None of the characters feel drawn from the same film; more so than the two prior efforts, broader comedy archetypes sit awkwardly when placed next to quiet figures still struggling to process their traumatic pasts. Jamie Dornan, as Dr. Leslie Ferrier, is defined by his lingering PTSD following WWII — attempts to fashion this into a mismatched buddy comedy with his Edgar Allan Poe-obsessed son Leopold (Jude Hill — yes, the kid from "Belfast," playing Dornan's son for a second time!) taking the role of the parental figure. This is the closest the movie gets to genuine sweetness, but the screenplay keeps trying to find jokes within this dynamic in a way that undermines it; a recurring issue for this film, which I felt was holding itself back from fully committing to the comedic moments so it could ensure a greater tonal command than its predecessor. It once again left me wishing it would just become an out-and-out pantomime, instead of taking itself more seriously than this franchise needs.

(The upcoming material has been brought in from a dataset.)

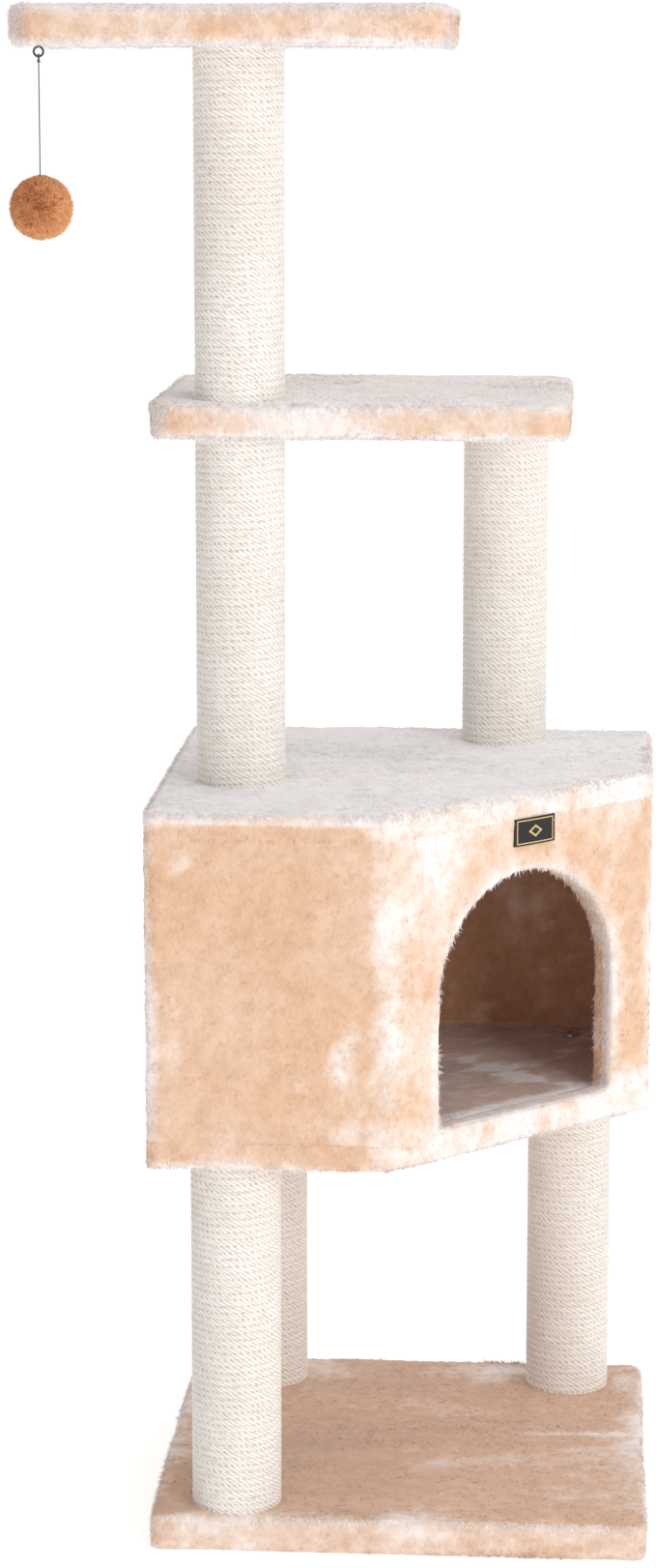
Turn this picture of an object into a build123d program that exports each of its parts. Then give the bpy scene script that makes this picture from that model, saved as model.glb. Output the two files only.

If you're looking for a straightforward murder mystery, "A Haunting in Venice" sees Branagh play Christie's source material far straighter than before, even if this is his least faithful adaptation to date. Purists may have a greater appreciation for it because of this — I just wish Branagh would let his hair down a bit more and once again deliver something every bit as eccentric as his mustachioed protagonist.

"A Haunting in Venice" premieres in theaters on Friday, September 15.

This piece was written during the 2023 WGA and SAG-AFTRA strikes. Without the labor of the writers and actors currently on strike, the movie being covered here wouldn't exist.